I know that all of you reading this right now are no dummies...I know that you know change is good. Give me a chance to elaborate so you can eat the word you just uttered ("Duh" obviously).
My husband is reading a new book (title unknown at this time) and he summarized a particular section that he found enlightening the other day...it was something along the lines of we push away creativity, avoid it because it's so risky. If you create something it is on display to be rejected and you are left with a sadness and maybe even regret for trying. We often defer it to someone else so if and when it fails we can proudly say "huh, I thought that was a dumb idea all along".

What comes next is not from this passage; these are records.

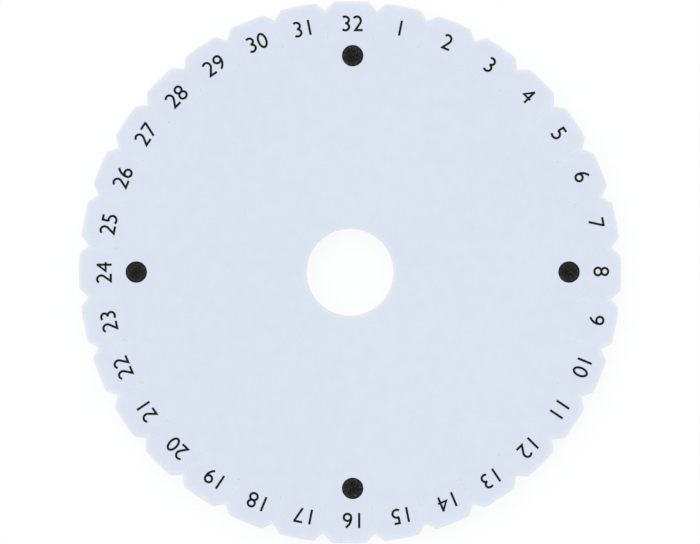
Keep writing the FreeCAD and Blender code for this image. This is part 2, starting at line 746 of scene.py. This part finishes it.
@dataclass
class Print:
    """The ink on the disk's upper face: 32 numbers and four dots, a little off the middle.

    A dot's film is thinner by edge_thinning at its border, and by dry_thinning in a ring that
    the press squeezes dry, at the share dry_ring of the radius.
    """

    face_height: float
    dot_height: float
    dot_radius: float
    middle: complex
    turn: float
    dot_ring: float
    number_count: int
    number_ring: float = 68.74
    number_height: float = 0.03
    digit_pitch: float = 3.21
    digit_shift: float = -0.2
    dot_segments: int = 128
    dot_rings: Floats = (0.3, 0.55, 0.66, 0.72, 0.76, 0.8, 0.84, 0.9, 0.95, 0.98, 1.0)
    dot_waves: tuple[int, ...] = (7, 16, 31)
    dot_raggedness: float = 0.02
    doming: int = 12
    edge_thinning: float = 0.4
    dry_thinning: float = 0.6
    dry_ring: float = 0.75
    dry_width: float = 0.06

    @classmethod
    def from_frame(cls) -> "Print":
        """Reads the dots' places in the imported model, and the print's middle and turn in them.

        Returns:
            The print.
        """
        boxes = [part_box(quarter.node) for quarter in Quarter]
        centres = [complex(low.x + high.x, low.y + high.y) / 2 / MM for low, high in boxes]
        top, _, bottom, _ = centres
        upwards = top - bottom
        low, high = boxes[0]
        return cls(
            face_height=low.z / MM,
            dot_height=(high.z - low.z) / MM,
            dot_radius=(high.x - low.x) / 2 / MM,
            middle=sum(centres) / len(centres),
            turn=math.atan2(upwards.real, upwards.imag),
            dot_ring=abs(upwards) / 2,
            number_count=mount("thread_slits")["dims"]["count"],
        )

    def film(self, shape: FlatShape) -> tuple[Array, list[Array]]:
        """Gives a number's flat shape the thickness of its ink.

        A border line is a triangle's side that no other triangle runs along the other way.
        Each gets a wall from the foam up to the top of the film.

        Args:
            shape: The flat shape.

        Returns:
            The vertices and the faces.
        """
        count = len(shape.points)
        sides = np.concatenate([shape.triangles[:, pair] for pair in ([0, 1], [1, 2], [2, 0])])
        forth, back = sides @ [count, 1], sides @ [1, count]
        start, end = sides[~np.isin(back, forth)].T
        walls = np.stack([start + count, end + count, end, start], axis=1)
        levels = (self.face_height + self.number_height, self.face_height)
        points = np.vstack([raised(shape.points, level) for level in levels])
        return points, [shape.triangles, shape.triangles[:, ::-1] + count, walls]

    def number(self, value: int, glyphs: dict[str, FlatShape]) -> FlatShape:
        """Sets a number's digits side by side at its place, with their feet to the middle.

        Args:
            value: The number.
            glyphs: The shape of each digit.

        Returns:
            The number's flat shape.
        """
        text = str(value)
        outwards = complex(ray(self.turn + 2.0 * math.pi * value / self.number_count))
        points, triangles, start = [], [], 0
        for place, digit in enumerate(text):
            glyph = glyphs[digit]
            across = (place - (len(text) - 1) / 2) * self.digit_pitch + self.digit_shift
            local = glyph.points + across + 1j * self.number_ring
            points.append(self.middle + local * outwards / 1j)
            triangles.append(glyph.triangles + start)
            start += len(glyph.points)
        return FlatShape(np.concatenate(points), np.concatenate(triangles))

    def build_numbers(self, pen: Pen, finish: Material) -> list[Object]:
        """Makes the numbers 1 to 32, each one piece.

        Args:
            pen: The pen that draws the digits.
            finish: The ink's material.

        Returns:
            The numbers.
        """
        glyphs = {digit: pen.draw(strokes) for digit, strokes in DIGIT_STROKES.items()}
        pieces = []
        for value in range(1, self.number_count + 1):
            film = self.film(self.number(value, glyphs))
            name = f"number_{value:02d}"
            pieces.append(make_piece(name, *film, finish, Slot.INK, smooth=False))
        return pieces

    def build_dot(self, quarter: Quarter, finish: Material) -> Object:
        """Makes one round dot, a film with a ragged border and a thin edge.

        The border's radius is R + g (sin 7a + sin(16a + 1) + sin(31a + 2)) / 3, with a the
        angle around the dot, plus the quarter's own turn. The film's height is
        t sqrt(1 - s^12), with s the share of the way to the border. The ink is thinner by
        e s + d exp(-((s - r) / w)^2), with r the ring that is squeezed dry and w its width.

        Args:
            quarter: The dot's side of the print.
            finish: The ink's material.

        Returns:
            The dot.
        """
        turn = math.radians(quarter.value)
        angle = np.linspace(0.0, 2.0 * math.pi, self.dot_segments, endpoint=False)
        counts = enumerate(self.dot_waves)
        waves = sum(np.sin(count * (angle + turn) + phase) for phase, count in counts)
        radius = self.dot_radius + self.dot_raggedness * waves / len(self.dot_waves)
        share = np.array(self.dot_rings)
        height = self.dot_height * np.sqrt(1.0 - share**self.doming)
        dry = np.exp(-(((share - self.dry_ring) / self.dry_width) ** 2))
        thin = self.edge_thinning * share + self.dry_thinning * dry
        centre = self.middle + self.dot_ring * ray(self.turn + turn)
        place = centre + share[:, None] * radius * np.exp(1j * angle)
        rings = raised(place, (self.face_height + height)[:, None])
        levels = np.array([self.face_height + self.dot_height, self.face_height])
        middles = raised(np.full(len(levels), centre), levels)
        thin_ink = np.append(np.repeat(thin, self.dot_segments), np.zeros(len(levels)))
        ids = np.arange(place.size).reshape(place.shape)
        around = np.hstack([ids, ids[:, :1]])
        inner, outer = around[0], around[-1]
        hubs = np.full(self.dot_segments, place.size)
        top = np.stack([hubs, inner[:-1], inner[1:]], axis=1)
        base = np.stack([hubs + 1, outer[1:], outer[:-1]], axis=1)
        piece = make_piece(
            f"dot_{quarter.name.lower()}",
            np.vstack([rings, middles]),
            [grid_quads(around)[:, ::-1], top, base],
            finish,
            Slot.INK,
            values={"thin_ink": thin_ink},
        )
        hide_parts(quarter.node)
        return piece


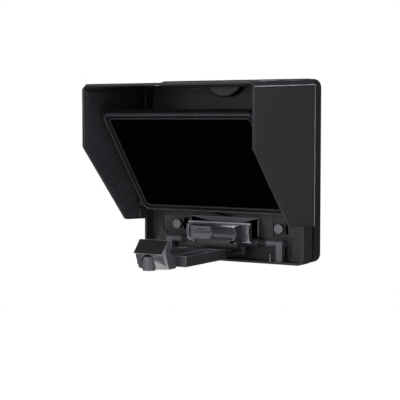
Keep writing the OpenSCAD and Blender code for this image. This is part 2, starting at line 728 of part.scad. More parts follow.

So what does this have to do with change...its the same kind of feeling...the same kind of risk. When you change jobs for example you run the risk that it might be worse than the job you hold currently...what a fool you will feel like...how much regret will you carry and for how long before you get over it. It's the same with creativity...if we avoid these things we are safe to stay the same, comfortable, risk free, sparing our egos any potential humiliation. I completely understand why people chose the road that looks familiar. The city that they grew up in...the same bars...same friends etc. The thing is I can't say that this isn't a good choice for anybody else...maybe some people suffer from undiagnosed anxiety disorders and couldn't handle straying away from their own norms. Maybe they don't and are just genuinely content to keep the status quo and allow for much more small scale variations in life...reading a new book, taking up gardening, painting their bedroom.
As for me...I most certainly feel the fear of the possible outcomes of change and creativity but I've come to find that my brain erodes away when I avoid them.
My mom said to me recently as we were reminiscing about my childhood that my adult life has been very calm and boring (she meant this in a good way) compared to the constant chaos of my early years. She probably has no idea how profound a statement this was for me to hear to this day. I felt a sinking gut punched feeling. I don't know why but it hurt my feelings. As an adult I have kind of done everything by the book. I graduated from college, got married, graduated from grad school, got a good job, had a couple of babies...please don't get me wrong here I am not expressing dissatisfaction with my life...just demonstrating how normal and safe it is. It's felt very exciting and challenging at times but at the same time I can absolutely see how I have avoided change and creativity. We live in the same house, in the same city, with mostly the same friends (whom I love dearly and wouldn't trade for anything in the world), I do the same exercise class, we've had the same jobs (until recently). Same Christmas routine, same summer routine, same daily routine. It's been this path of normalcy that led me to my slump.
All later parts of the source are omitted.